August 17, 2022 7.00 pm This story is over 22 months old

80-year-old mountain climber took own life after stopping cancer treatment

An inquest outlined the details of his death

An 80-year-old East Lindsey man, who once managed the most dangerous mountain climb in the world, took his own life after stopping treatment for prostate cancer.

Herbert Seear, known as Tony, scaled 8,091m Annapurna in Nepal – the tenth highest mountain and with a fatality rate of around one in three – because he felt “Everest was for tourists”, an inquest into his death heard.

A family statement read to the hearing in Lincoln today (Wednesday) said: “He was fascinated by anything to do with Antarctic exploration, especially Ernest Shackleston, whom he idolised.

“He would have been thrilled by the news that Shackleston’s ship Endurance had been found at the bottom of the Weddell Sea in such a good state of preservation after so many years.”

“Kind and generous” Mr Seear, a former medic who served in the Royal Navy and worked on oil rigs in Dubai, was described as “practical, resourceful and clever” but lost confidence in his abilities, such as DIY, in later life.

“He was a witty and congenial host but tired quickly of company, especially if the company coincided with the rugby,” his family said wryly.

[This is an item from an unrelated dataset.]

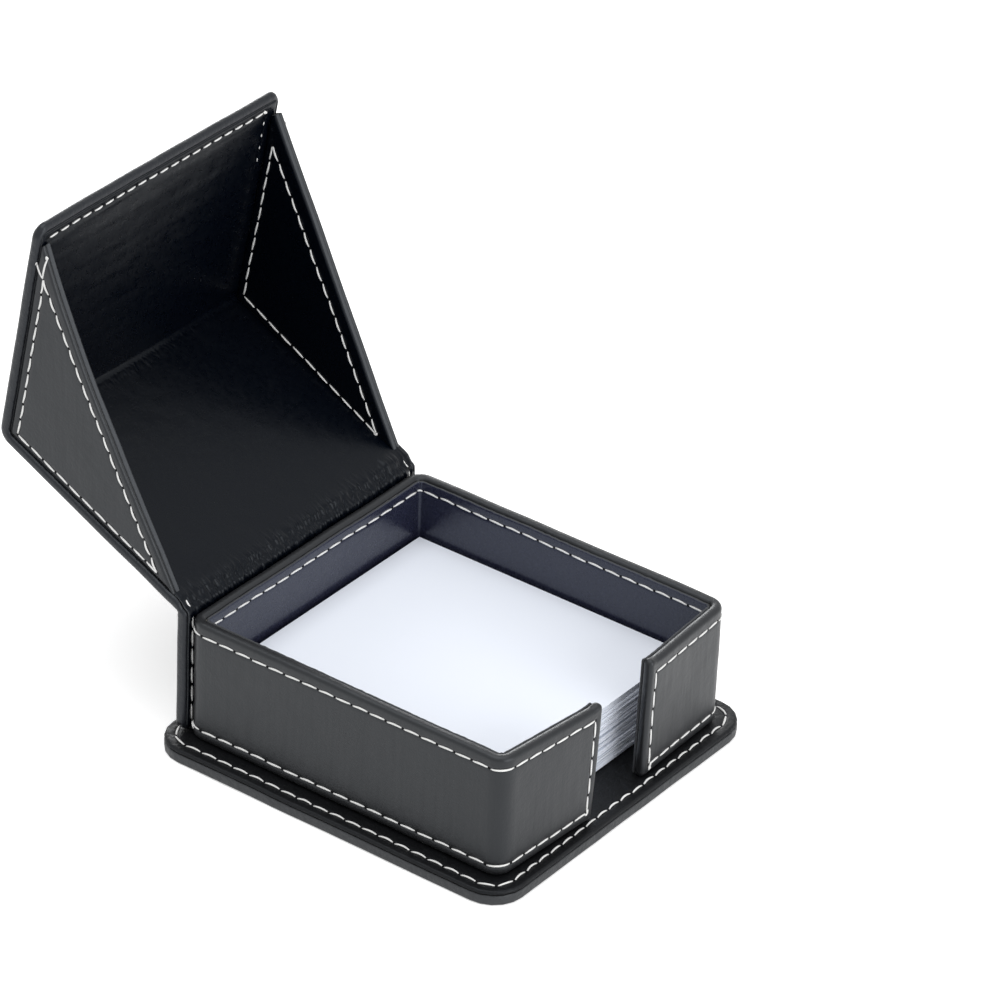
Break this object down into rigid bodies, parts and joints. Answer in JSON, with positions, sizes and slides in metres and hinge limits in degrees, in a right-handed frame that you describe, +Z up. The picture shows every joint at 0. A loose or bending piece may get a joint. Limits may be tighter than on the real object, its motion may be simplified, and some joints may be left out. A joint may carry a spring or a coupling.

The hearing was told that Mr Seear was prone to having dark moods, sometimes lasting for several days and often without revealing to his loved ones what had triggered them.

On the night before he died on February 22 this year, he had asked his family about their wishes in the event of their passing. It was said that he seemed unsatisfied with the outcome and went on to have a poor night’s sleep, waking in a dark mood.

Later in the day, his partner found what she took to be a suicide note and a search for Mr Seear was undertaken by police.

His body was found in his car in a remote place about a mile from his home in Church Lane, Marshchapel.

Mr Seear had been diagnosed with prostate cancer in 2017 and had stopped radiotherapy treatment because of the side effects.

He had lived his life and was more likely to die with cancer than of it, he had told his family.

Acting senior corner for Lincolnshire, Paul Smith, concluded that Mr Seear’s death was suicide.